People might start speculating about which judges are the straight, gay, transgender or bisexual ones among the handful in each county. Would that really promote diversity on the bench? Or would it be more likely to lead to a reluctance by some prospective gay jurists to put themselves forward?
There is a further lapse in logic in the seemingly well-intentioned effort to know “how the lesbian, gay, bisexual and transgender community is being represented in the judiciary.” Is it relevant to the administration of justice or the appearance of fairness to engage in promoting sexual orientation diversity on the bench?
In the case of visible minorities, one can make the argument that litigants and others with business before the courts are put at ease by seeing individuals on the bench who look like them or who share their ethnic background. Having an all-male or all-white judiciary can distance the bench from both the bar and litigants. But a judge’s sexual orientation isn’t automatically discernible, nor should it be. It’s something we simply don’t need to know, just as we don’t need to know whether a judge is left-handed or right-handed, or a twin.
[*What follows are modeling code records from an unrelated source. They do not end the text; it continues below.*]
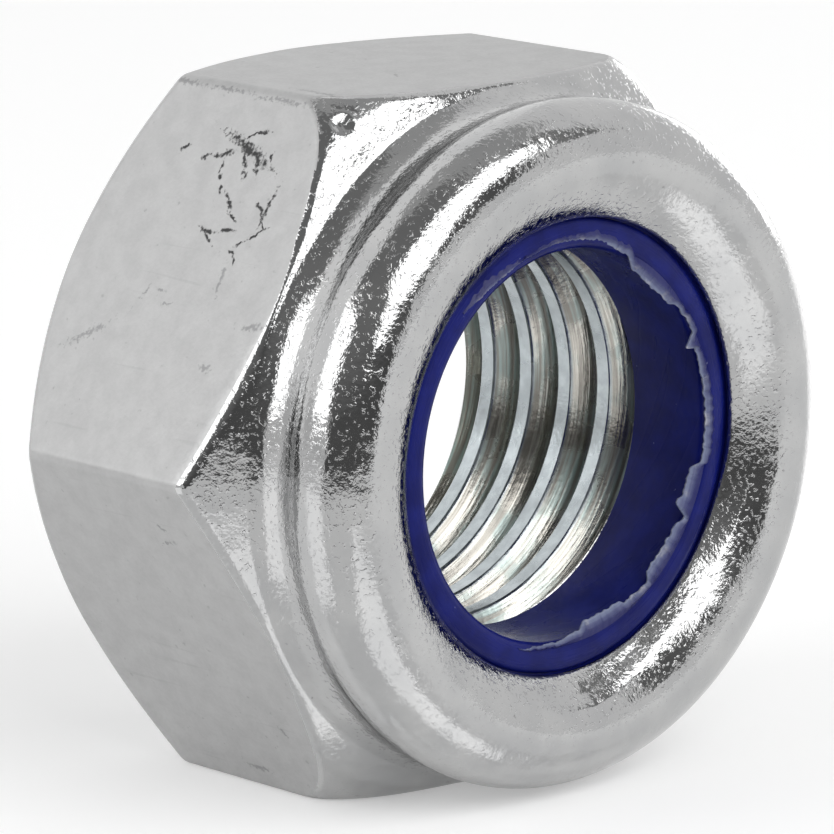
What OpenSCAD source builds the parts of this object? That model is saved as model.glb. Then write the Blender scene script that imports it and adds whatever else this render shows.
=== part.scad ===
// Hexagon lock nut with a crimped collar and a plastic locking ring, millimetres.
// The nut stands on one flat: thread axis along Y, crown towards -Y, underside at Z = 0.

/* [Hexagon] */
// Width across the flats
across_flats = 19; // [18:0.5:22]
// Height at which the crown chamfer meets the middle of each flat
flat_height = 8.2; // [7.6:0.1:9]
// Slope of the crown chamfer, from the plane of the bearing face
crown_chamfer_angle = 30; // [20:1:35]
// Slope of the bearing chamfer, from the plane of the bearing face
bearing_chamfer_angle = 43; // [25:1:45]
// How far the edge of the bearing face stays inside the flats
bearing_inset = 0.1; // [0.05:0.05:1]
// Radius along the six corners
corner_r = 0.35; // [0.1:0.05:0.8]
// Radius of the round crown ends of the corners, which the forming die did not fill
corner_end_r = 2.2; // [1.2:0.1:3]
// Radius of the crown end of the one corner that it filled better
filled_corner_end_r = 1.5; // [0.8:0.1:2.2]

/* [Thread bore] */
// Minor diameter of the thread, the wall that its crests stand on
thread_minor_d = 10.67; // [10.1:0.01:11.2]
// Major diameter of the thread, which the inner countersink opens to
thread_major_d = 12; // [11.6:0.1:12.4]
// Diameter of the countersink in the bearing face
mouth_d = 13.4; // [12.4:0.1:14.4]
// Included angle of both countersinks
countersink_angle = 90; // [80:5:120]

/* [Collar] */
// Height of the whole nut
nut_height = 11.7; // [11.4:0.1:13]
// How far the crease at the collar's root stays inside the flats
crease_inset = 0.11; // [0.05:0.01:0.5]
// Angle at which the neck leaves the crease, from the radial direction
crease_angle = 41; // [30:1:55]
// How far the widest ring of the rim stays inside the flats
rim_inset = 0.22; // [0.1:0.02:0.6]
// Radius of the rolled rim's section
rim_r = 1.45; // [1.2:0.05:1.6]
// Thickness of the collar at its widest ring
collar_wall = 1.13; // [0.9:0.01:1.3]
// Diameter of the opening that the crimped lip leaves
opening_d = 12.3; // [12:0.1:13]
// Slope of the lip from the rim down to the opening
lip_slope = 35.5; // [25:0.5:45]
// Radius of the lip's edge
lip_edge_r = 0.22; // [0.15:0.01:0.3]

/* [Locking ring] */
// Height of the seat under the ring, above the bearing face
seat_height = 8; // [7.4:0.1:8.6]
// Bore of the ring
ring_bore_d = 10.56; // [10.2:0.02:11.2]
// Rise of the ring's front face above the underside of the lip
ring_rise = 0.2; // [0.05:0.05:0.3]
// Radius at the front edge of the ring's bore
ring_edge_r = 0.3; // [0.1:0.05:0.4]
// Clearance round the ring in the collar and in the opening
ring_clearance = 0.02; // [0:0.01:0.05]

/* [Hidden] */
$fn = 96;

// Steps along each arc of a section
arc_steps = 12;
corner_steps = 4;
// Length that cutting shapes run past a face
overrun = 1;

// Crown ends of the six corners, counted from +X towards the top; the end without a radius is sharp
corner_end_radii = [corner_end_r, filled_corner_end_r, corner_end_r, 0, corner_end_r, corner_end_r];

flat_r = across_flats / 2;
corner_distance = (flat_r - corner_r) / cos(30);
corner_reach = flat_r / cos(30) + overrun;
bearing_r = flat_r - bearing_inset;
minor_r = thread_minor_d / 2;
major_r = thread_major_d / 2;
mouth_r = mouth_d / 2;
countersink_slope = tan(countersink_angle / 2);
mouth_depth = (mouth_r - minor_r) / countersink_slope;
inner_depth = (major_r - minor_r) / countersink_slope;

crown_normal = [sin(crown_chamfer_angle), cos(crown_chamfer_angle)];

// Root of the collar, on the crown chamfer
crease_r = flat_r - crease_inset;
crease_z = flat_height + crease_inset * tan(crown_chamfer_angle);

// Rolled rim: centre of its round section
rim_max_r = flat_r - rim_inset;
rim_centre = [rim_max_r - rim_r, nut_height - rim_r];

// Neck: the hollow arc that starts at the crease and runs smoothly into the rim
crease_normal = [cos(crease_angle), sin(crease_angle)];
crease_from_rim = [crease_r, crease_z] - rim_centre;
neck_r = (crease_from_rim * crease_from_rim - rim_r * rim_r) / (2 * (rim_r - crease_from_rim * crease_normal));
neck_centre = [crease_r, crease_z] + neck_r * crease_normal;
neck_end = atan2(rim_centre[1] - neck_centre[1], rim_centre[0] - neck_centre[0]);

// Lip: a straight slope from the rim to a small round edge
lip_angle = 90 + lip_slope;
opening_r = opening_d / 2;
edge_centre_r = opening_r + lip_edge_r;
edge_centre_z = rim_centre[1]
    + (rim_r - lip_edge_r + cos(lip_angle) * (rim_centre[0] - edge_centre_r)) / sin(lip_angle);
edge_centre = [edge_centre_r, edge_centre_z];
lip_underside = edge_centre_z - lip_edge_r;

// Pocket for the locking ring, and the ring in it
pocket_r = rim_max_r - collar_wall;
ring_r = pocket_r - ring_clearance;
ring_bore_r = ring_bore_d / 2;
ring_front_r = opening_r - ring_clearance;
ring_front = lip_underside + ring_rise;
// The radius at the bore's front edge takes at most half of the wall there
ring_front_edge_r = min(ring_edge_r, (ring_front_r - ring_bore_r) / 2);

// Points along an arc round centre c, from angle a0 to angle a1
function arc(c, r, a0, a1, steps) =
    [for (i = [0:steps]) let (a = a0 + (a1 - a0) * i / steps) c + r * [cos(a), sin(a)]];

// Outside of the turned body, from the bearing face up over the rim to the lip's underside
function outer_section() = concat(
    [
        [bearing_r, 0],
        [corner_reach, (corner_reach - bearing_r) * tan(bearing_chamfer_angle)],
        [corner_reach, flat_height - (corner_reach - flat_r) * tan(crown_chamfer_angle)]
    ],
    arc(neck_centre, neck_r, 180 + crease_angle, neck_end, arc_steps),
    arc(rim_centre, rim_r, neck_end - 180, lip_angle, 2 * arc_steps),
    arc(edge_centre, lip_edge_r, lip_angle, 270, arc_steps)
);

// Inside of the turned body, from the pocket down through the thread bore
function inner_section() = [
    [pocket_r, lip_underside],
    [pocket_r, seat_height],
    [major_r, seat_height],
    [minor_r, seat_height - inner_depth],
    [minor_r, mouth_depth],
    [mouth_r, 0]
];

// Centre of the arc that leaves the crown chamfer and runs smoothly into a corner's edge
function corner_end_centre(end_r) =
    let (centre_r = corner_distance + corner_r - end_r)
    [
        centre_r,
        (crown_normal * [flat_r, flat_height] - end_r - crown_normal[0] * centre_r) / crown_normal[1]
    ];

// Section of what the die did not fill outside a round corner end
function unfilled_section(end_r) =
    let (
        centre = corner_end_centre(end_r),
        end_arc = arc(centre, end_r, 0, 90 - crown_chamfer_angle, arc_steps),
        past_crown = end_arc[arc_steps] + overrun * crown_normal
    )
    concat(end_arc, [past_crown, [corner_reach, past_crown[1]], [corner_reach, centre[1]]]);

// Six-sided bar with rounded corners
module hexagon_bar() {
    translate([0, 0, -overrun])
        linear_extrude(height = nut_height + 2 * overrun)
            polygon([
                for (k = [0:5]) each
                    arc(corner_distance * [cos(60 * k), sin(60 * k)], corner_r,
                        60 * k - 30, 60 * k + 30, corner_steps)
            ]);
}

// What the die did not fill at the crown ends of the corners
module unfilled_corner_ends() {
    for (k = [0:5])
        if (corner_end_radii[k] > 0)
            rotate([0, 0, 60 * k - 30])
                rotate_extrude(angle = 60)
                    polygon(unfilled_section(corner_end_radii[k]));
}

// The turned shape that gives the bar its chamfers, collar, lip, pocket and bore
module turned_body() {
    rotate_extrude()
        polygon(concat(outer_section(), inner_section()));
}

// One-piece steel nut body
module nut_body() {
    color([0.74, 0.75, 0.76])
        standing_on_a_flat()
            difference() {
                intersection() {
                    hexagon_bar();
                    turned_body();
                }
                unfilled_corner_ends();
            }
}

// Plastic ring that the crimped lip holds on its seat
module locking_ring() {
    bore_edge_centre = [ring_bore_r + ring_front_edge_r, ring_front - ring_front_edge_r];
    color([0.1, 0.11, 0.42])
        standing_on_a_flat()
            rotate_extrude()
                polygon(concat(
                    [
                        [ring_bore_r, seat_height],
                        [ring_r, seat_height],
                        [ring_r, lip_underside],
                        [ring_front_r, lip_underside],
                        [ring_front_r, ring_front]
                    ],
                    arc(bore_edge_centre, ring_front_edge_r, 90, 180, arc_steps / 2)
                ));
}

// Turns a piece built along +Z so that the nut stands on one flat, centred on the origin
module standing_on_a_flat() {
    translate([0, nut_height / 2, flat_r])
        rotate([90, 0, 0])
            children();
}

nut_body();
locking_ring();
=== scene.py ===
import math
import random

import bmesh
import bpy
from mathutils import Matrix, Vector

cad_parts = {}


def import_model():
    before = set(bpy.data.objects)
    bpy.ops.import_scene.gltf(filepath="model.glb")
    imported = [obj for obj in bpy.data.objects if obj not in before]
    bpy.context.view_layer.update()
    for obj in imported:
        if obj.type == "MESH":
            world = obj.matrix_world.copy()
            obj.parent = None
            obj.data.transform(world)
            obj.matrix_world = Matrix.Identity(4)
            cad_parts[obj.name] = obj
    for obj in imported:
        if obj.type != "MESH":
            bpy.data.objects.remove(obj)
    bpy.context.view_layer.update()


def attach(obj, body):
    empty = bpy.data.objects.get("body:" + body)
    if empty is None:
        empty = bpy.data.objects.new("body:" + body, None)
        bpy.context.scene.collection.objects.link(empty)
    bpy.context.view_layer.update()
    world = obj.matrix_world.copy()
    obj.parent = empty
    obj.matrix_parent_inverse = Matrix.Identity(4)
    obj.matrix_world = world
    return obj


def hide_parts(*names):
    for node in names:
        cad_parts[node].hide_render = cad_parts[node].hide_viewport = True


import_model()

# Every length below is in millimetres until a finished mesh is placed. Pieces are made with the
# thread axis along +Z and the bearing face at Z = 0, and are then stood on one flat.
MM = 0.001

# Hexagon. Corner k is 60 k degrees round from +X, and flat k is 30 degrees further.
FLAT_R = 9.5
FLAT_HEIGHT = 8.2
CROWN_CHAMFER = 30
BEARING_CHAMFER = 43
BEARING_INSET = 0.1
CORNER_R = 0.35
CORNER_END_RADII = (2.2, 1.5, 2.2, 0.05, 2.2, 2.2)
EDGE_EASE = 0.22
BEARING_EASE = 0.12
EASE_SUPPORT = 0.06

# An ease takes at most this share of a narrow chamfer, and stays this far from the next ease
EASE_SHARE = 0.45
EASE_GAP = 0.004

# Beside the sharp corner the edge is rolled over further down the flats. The roll starts so many
# degrees away, and grows so many times as fast as it would to be whole only at the corner.
ROLLED_CORNER = 180
ROLLED_REACH = 30
ROLLED_EASE = 0.44
ROLLED_RISE = 1.8

# Thread bore
MINOR_R = 5.335
MAJOR_R = 6.0
MOUTH_R = 6.7
PITCH = 1.5
GROOVE_START = -1.52
GROOVE_TURNS = 7
GROOVE_STEPS = 120

# Half of the groove's section: radius and distance from its middle
GROOVE_HALF = (
    (5.0, 0.54), (MINOR_R, 0.54), (5.352, 0.505), (5.385, 0.465), (5.43, 0.428),
    (5.93, 0.14), (5.975, 0.1), (MAJOR_R, 0.04),
)

# Collar
NUT_HEIGHT = 11.7
CREASE_INSET = 0.11
CREASE_ANGLE = 41
CREASE_EASE = 0.058
RIM_INSET = 0.22
RIM_R = 1.45
COLLAR_WALL = 1.13
OPENING_R = 6.15
LIP_R = 2.9
LIP_START = 20
LIP_EDGE_R = 0.22

# Locking ring
SEAT_HEIGHT = 8
RING_BORE_R = 5.28
RING_RISE = 0.2
RING_EDGE_R = 0.3
RING_SHOULDER = 0.55
RING_CLEARANCE = 0.02

# Ragged flash round the front of the ring's bore: angle, inner radius and width along its free edge
FLASH_EDGE = (
    (134, 5.72, 0.12), (126, 5.55, 0.3), (116, 5.5, 0.3), (109, 5.55, 0.1), (97, 5.56, 0.16),
    (80, 5.5, 0.3), (67, 5.35, 0.3), (61.5, 5.05, 0.24), (53, 4.97, 0.14), (44, 5.02, 0.16),
    (37, 5.25, 0.16), (28, 5.33, 0.2), (24.5, 4.95, 0.3), (22, 5.22, 0.2), (12, 5.24, 0.3),
    (0, 5.28, 0.36), (-9, 5.28, 0.36), (-13, 5.3, 0.3), (-15.5, 4.87, 0.2), (-24, 4.85, 0.3),
    (-27.5, 4.7, 0.16), (-30.5, 5.2, 0.16), (-35, 4.98, 0.18), (-44, 4.95, 0.24), (-52, 4.95, 0.2),
    (-54, 5.2, 0.1), (-64, 5.12, 0.08), (-68, 4.94, 0.18), (-82, 4.9, 0.26), (-86, 5.12, 0.2),
    (-96, 5.3, 0.14), (-110, 5.5, 0.06),
)
FLASH_STEPS = 480
FLASH_TAPER_STEPS = 14
FLASH_SEED = 7
FLASH_WAVES = 14

# The flash's section: its thickness, the height and bulge of its free edge, its undercut foot, how
# thin it starts and ends, its least hold on the ring, and how deep its foot is sunk in it
FLASH_THICKNESS = 0.05
FLASH_EDGE_HEIGHT = 0.1
FLASH_BULGE = 0.012
FLASH_UNDERCUT = 0.02
FLASH_THIN_END = 0.3
FLASH_HOLD = 0.12
FLASH_SINK = 0.06

# How far the free edge wanders and is torn, how much the width swells, how high the flash stands
# over the ring's front, and how much it curls and flutters
FLASH_WANDER = 0.1
FLASH_TEAR = 0.008
FLASH_SWELL = 0.3
FLASH_LIFT = 0.02
FLASH_CURL = 0.05
FLASH_FLUTTER = 0.2

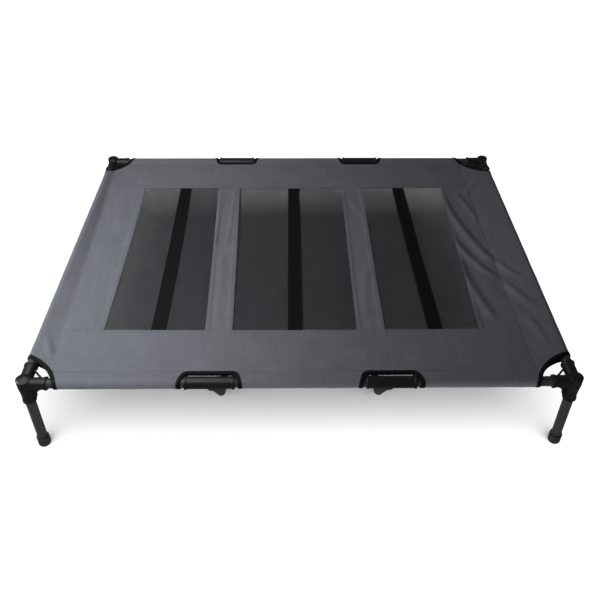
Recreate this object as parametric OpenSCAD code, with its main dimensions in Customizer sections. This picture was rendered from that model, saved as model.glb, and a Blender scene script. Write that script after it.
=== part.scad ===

One might argue that diversity of sexual orientation is necessary for the sake of the type of justice dispensed, but a ruling in the recent Proposition 8 case (the ban on gay marriage) disproved that notion out of hand. The fact that the trial judge on the case was a gay federal jurist in a long-term, same-sex relationship was found by a higher court to be irrelevant to the substance of his ruling. The presiding judge hearing the appeal ruled that assertions of differential justice being dispensed because of the judge’s sexual orientation and relationship were “warrantless” and were, in fact, “intimate but irrelevant details of his (the judge’s) personal life.”
California’s legislators mindlessly enacted a law in service of political correctness that is pernicious in its application and insidious in its potential impact.